Artificial Intelligence: In the UAV-assisted SAGIN model proposed by the paper, we can utilize artificial intelligence algorithms to design resource allocation schemes, which include deep neural networks and deep reinforcement learning, including but not limited to planning UAV paths, making decisions about navigation, searching for targets, sensing the surroundings, and avoiding obstacles. This enables the UAV-assisted SAGIN to allocate communication resources dynamically based on real-time communication demands and environmental changes, thereby improving the performance and efficiency of the model in various application scenarios.

6. Conclusions

The paper presents a three-tier network model comprising satellites, UAVs, and ground user terminals. In the three-tier network model, the computation tasks of ground user terminals can be divided, and the tasks can be processed by ground stations, UAVs, and satellites.
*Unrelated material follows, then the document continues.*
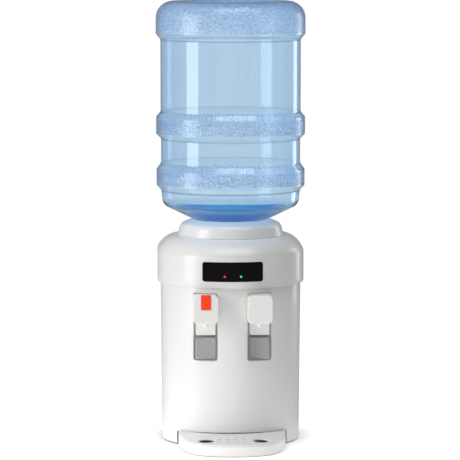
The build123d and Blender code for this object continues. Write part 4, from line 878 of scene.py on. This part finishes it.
# tongue that slides on the base plate
tongue = [(-75.0, -55.0), (75.0, -55.0)]
half = asin(75.0 / 126.6)
tongue = [(126.6 * sin(-half + 2 * half * k / 48), -126.6 * cos(-half + 2 * half * k / 48)) for k in range(49)] + [(75.0, -55.0), (-75.0, -55.0)]
for z in (5.4, 8.4):
    tray.patch(tongue, [], grid(-74, 74, -100, -56, 12, 12), lambda x, y, z=z: (x, y, z))
tray.strip([[(x, y, z) for x, y in tongue] for z in (5.4, 8.4)])
tray.make("tray_basin", MAT["white_gloss"], "drip_tray", "drip_tray", slot="white_gloss", crease=38)

lid = Skin()
HOLE_Y, HOLE_R = -178.0, 13.3
rim_out = tray_outline(0.9)
drips = [circle(x, HOLE_Y, HOLE_R, 64) for x in (-TAP_X, TAP_X)]
dimples = [dense(rounded_rect((k - 1.5) * 14.5, HOLE_Y, 4.3, 12.0, 2.0, 5), 2.0, True) for k in range(4)]
drip_edge = [grow(d, 1.6) for d in drips]
dimple_edge = [grow(d, 0.45) for d in dimples]
fill = clear_of([p for p in grid(-96, 96, -217, -90, 5, 5) if inside_loop(*p, rim_out)], [rim_out] + drip_edge + dimple_edge, 2.0)
lid.patch(rim_out, drip_edge + dimple_edge, fill, lambda x, y: (x, y, top_z(x, y)))
lid.strip([[(x, y, top_z(x, y) - 0.9 * (1 - cos(a))) for x, y in tray_outline(0.9 - 0.9 * sin(a))] for a in ROLL])
lid.strip([[(x, y, top_z(x, y, h)) for x, y in tray_outline(e)] for e, h in ((0.0, TOP - 0.9), (0.0, SEAM_HIGH + 0.3), (0.3, SEAM_HIGH), (2.8, SEAM_HIGH))])
lid.strip([[(x, y, h if h < 20 else top_z(x, y, h)) for x, y in tray_outline(e)] for e, h in ((2.8, SEAM_HIGH), (2.8, 17.0), (3.2, 16.5), (4.0, 16.5), (4.4, 17.0), (4.4, SEAM_HIGH))])
under = tray_outline(4.4)
fill_u = clear_of([p for p in grid(-96, 96, -217, -90, 7, 7) if inside_loop(*p, under)], [under] + drips, 2.0)
lid.patch(under, drips, fill_u, lambda x, y: (x, y, top_z(x, y, SEAM_HIGH)))
for d in drips:
    rows = [(1.6 * (1 - sin(a)), 1.6 * (1 - cos(a))) for a in ROLL]
    made = [[(x, y, top_z(x, y) - dz) for x, y in grow(d, e)] for e, dz in rows]
    made.append([(x, y, top_z(x, y, SEAM_HIGH)) for x, y in d])
    lid.strip(made)
for d in dimples:
    rows = [(0.45 * (1 - sin(a)), 0.45 * (1 - cos(a))) for a in ROLL] + [(-0.1, 1.0), (-0.35, 1.25)]
    lid.strip([[(x, y, top_z(x, y) - dz) for x, y in grow(d, e)] for e, dz in rows])
    floor_loop = grow(d, -0.35)
    lid.patch(floor_loop, [], [], lambda x, y: (x, y, top_z(x, y) - 1.25))
lid.make("tray_lid", MAT["white_gloss"], "drip_tray_cover", "drip_tray_cover", slot="white_gloss", crease=38)

# ----------------------------------------------------------------------------
# stage, camera, light
# ----------------------------------------------------------------------------
AXIS_TURN = radians(1.8)
DISTANCE, HEIGHT, PITCH = 5.6086, 0.9415, radians(5.711)
cam_data = bpy.data.cameras.new("photo_camera")
cam_data.sensor_width = 36.0
cam_data.lens = 242.6
cam_data.clip_start, cam_data.clip_end = 0.1, 300.0
cam = bpy.data.objects.new("photo_camera", cam_data)
scene.collection.objects.link(cam)
cam.location = (-DISTANCE * sin(AXIS_TURN), -DISTANCE * cos(AXIS_TURN), HEIGHT)
cam.rotation_mode = "QUATERNION"
look = Vector((sin(AXIS_TURN) * cos(PITCH), cos(AXIS_TURN) * cos(PITCH), -sin(PITCH)))
cam.rotation_quaternion = look.to_track_quat("-Z", "Y")
cam_data.shift_x = -0.0013
scene.camera = cam

floor_mesh = bpy.data.meshes.new("floor")
ring = [Vector((80 * cos(2 * pi * k / 96), 80 * sin(2 * pi * k / 96), 0.0)) for k in range(96)]
floor_mesh.from_pydata(ring, [], [list(range(96))])
floor = bpy.data.objects.new("floor", floor_mesh)
scene.collection.objects.link(floor)
m, tree, bsdf = new_material("pale_floor")
tone = add(tree, "ShaderNodeTexNoise", Scale=0.6, Detail=2.0)
tree.links.new(coords(tree), tone.inputs["Vector"])
tint = ramp(tree, tone.outputs["Fac"], [(0.3, (0.50, 0.50, 0.50)), (0.7, (0.52, 0.52, 0.52))])
tree.links.new(tint.outputs["Color"], bsdf.inputs["Base Color"])
bsdf.inputs["Roughness"].default_value = 0.6
bsdf.inputs["Specular IOR Level"].default_value = 0.2
bsdf.inputs["Emission Color"].default_value = (1, 1, 1, 1)
# the sweep of the table is lit up to white behind the object and bounces less light onto it
seen_ray = add(tree, "ShaderNodeLightPath")
either = add(tree, "ShaderNodeMath", operation="MAXIMUM")
tree.links.new(seen_ray.outputs["Is Camera Ray"], either.inputs[0])
tree.links.new(seen_ray.outputs["Is Transmission Ray"], either.inputs[1])
level = add(tree, "ShaderNodeMapRange")
level.inputs["To Max"].default_value = 0.88
tree.links.new(either.outputs["Value"], level.inputs["Value"])
aside = add(tree, "ShaderNodeVectorMath", operation="SUBTRACT")
aside.inputs[1].default_value = (-0.14, -0.26, 0.0)
tree.links.new(coords(tree), aside.inputs[0])
span = add(tree, "ShaderNodeVectorMath", operation="LENGTH")
tree.links.new(aside.outputs["Vector"], span.inputs[0])
pool = add(tree, "ShaderNodeMapRange", interpolation_type="SMOOTHSTEP")
pool.inputs["From Min"].default_value, pool.inputs["From Max"].default_value = 0.10, 0.62
pool.inputs["To Min"].default_value, pool.inputs["To Max"].default_value = 1.25, 0.10
tree.links.new(span.outputs["Value"], pool.inputs["Value"])
tree.links.new(pool.outputs["Result"], level.inputs["To Min"])
# painted contact shadow: ambient occlusion darkens the floor's glow round the object's foot
contact = add(tree, "ShaderNodeAmbientOcclusion", samples=8)
contact.inputs["Distance"].default_value = 0.05
shadow = add(tree, "ShaderNodeMath", operation="POWER")
shadow.inputs[1].default_value = 0.9
tree.links.new(contact.outputs["AO"], shadow.inputs[0])
shown = add(tree, "ShaderNodeMath", operation="MULTIPLY")
tree.links.new(level.outputs["Result"], shown.inputs[0])
tree.links.new(shadow.outputs["Value"], shown.inputs[1])
tree.links.new(shown.outputs["Value"], bsdf.inputs["Emission Strength"])
floor_mesh.materials.append(m)

world = bpy.data.worlds.new("studio")
scene.world = world
world.use_nodes = True
tree = world.node_tree
for n in list(tree.nodes):
    tree.nodes.remove(n)
out = tree.nodes.new("ShaderNodeOutputWorld")
seen = add(tree, "ShaderNodeBackground", Color=(1, 1, 1, 1), Strength=1.0)
soft = add(tree, "ShaderNodeBackground", Strength=1.0)
coord = add(tree, "ShaderNodeTexCoord")
side = add(tree, "ShaderNodeVectorMath", operation="DOT_PRODUCT")
side.inputs[1].default_value = Vector((-0.80, -0.35, 0.50)).normalized()
tree.links.new(coord.outputs["Generated"], side.inputs[0])
shade = ramp(tree, side.outputs["Value"], [(0.0, (0.10, 0.10, 0.10)), (0.4, (0.155, 0.155, 0.155)), (1.0, (0.38, 0.38, 0.38))])
fromto = add(tree, "ShaderNodeMapRange")
fromto.inputs["From Min"].default_value, fromto.inputs["From Max"].default_value = -1.0, 1.0
tree.links.new(side.outputs["Value"], fromto.inputs["Value"])
tree.links.new(fromto.outputs["Result"], shade.inputs["Fac"])
tree.links.new(shade.outputs["Color"], soft.inputs["Color"])
path = add(tree, "ShaderNodeLightPath")
choose = add(tree, "ShaderNodeMixShader")
through = add(tree, "ShaderNodeMath", operation="MAXIMUM")
tree.links.new(path.outputs["Is Camera Ray"], through.inputs[0])
tree.links.new(path.outputs["Is Transmission Ray"], through.inputs[1])
tree.links.new(through.outputs["Value"], choose.inputs["Fac"])
tree.links.new(soft.outputs["Background"], choose.inputs[1])
tree.links.new(seen.outputs["Background"], choose.inputs[2])
tree.links.new(choose.outputs["Shader"], out.inputs["Surface"])


def softbox(name, azimuth, height, distance, width, tall, power, aim=0.4, colour=(1, 1, 1)):
    """Area light; azimuth is measured from the front, positive towards +X."""
    data = bpy.data.lights.new(name, "AREA")
    data.shape, data.size, data.size_y, data.energy, data.color = "RECTANGLE", width, tall, power, colour
    lamp = bpy.data.objects.new(name, data)
    scene.collection.objects.link(lamp)
    a = radians(azimuth)
    lamp.location = (distance * sin(a), -distance * cos(a), height)
    lamp.rotation_mode = "QUATERNION"
    lamp.rotation_quaternion = (Vector((0, 0, aim)) - lamp.location).to_track_quat("-Z", "Y")
    lamp.visible_camera = False
    return lamp


softbox("key_left", -66, 0.75, 2.2, 0.85, 1.7, 23)
softbox("fill_right", 62, 0.70, 2.4, 0.7, 1.4, 2.2)
softbox("edge_right", 128, 0.60, 2.0, 0.5, 1.4, 5.5)
softbox("overhead", 12, 2.5, 0.9, 1.7, 1.1, 19, aim=0.3)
To be more specific, to reduce the total computation task delay, we proposed an iterative approach that jointly optimizes association control, bandwidth allocation, cache decision-making, computation task assignment, and UAV positioning. However, the proposed problem is an MINLP, which makes it difficult to solve directly. We utilize BCD to decompose it into four different blocks, each containing different variables. We keep the other variables constant to solve the variables we need in each block. The McCormick envelope theory separates the associated control and caching decision variables, thereby transforming the non-convex problem into a convex one. A Taylor expansion is conducted on local points to determine the lower bounds and introduce new variables for relaxation to solve the positions of the UAVs. Once all the different blocks have been transformed into convex problems, MATLAB is employed to solve them. Finally, it is shown through simulations that the approach suggested in this paper surpasses other baseline solutions and ensures convergence, effectively lowering the total computation task delay.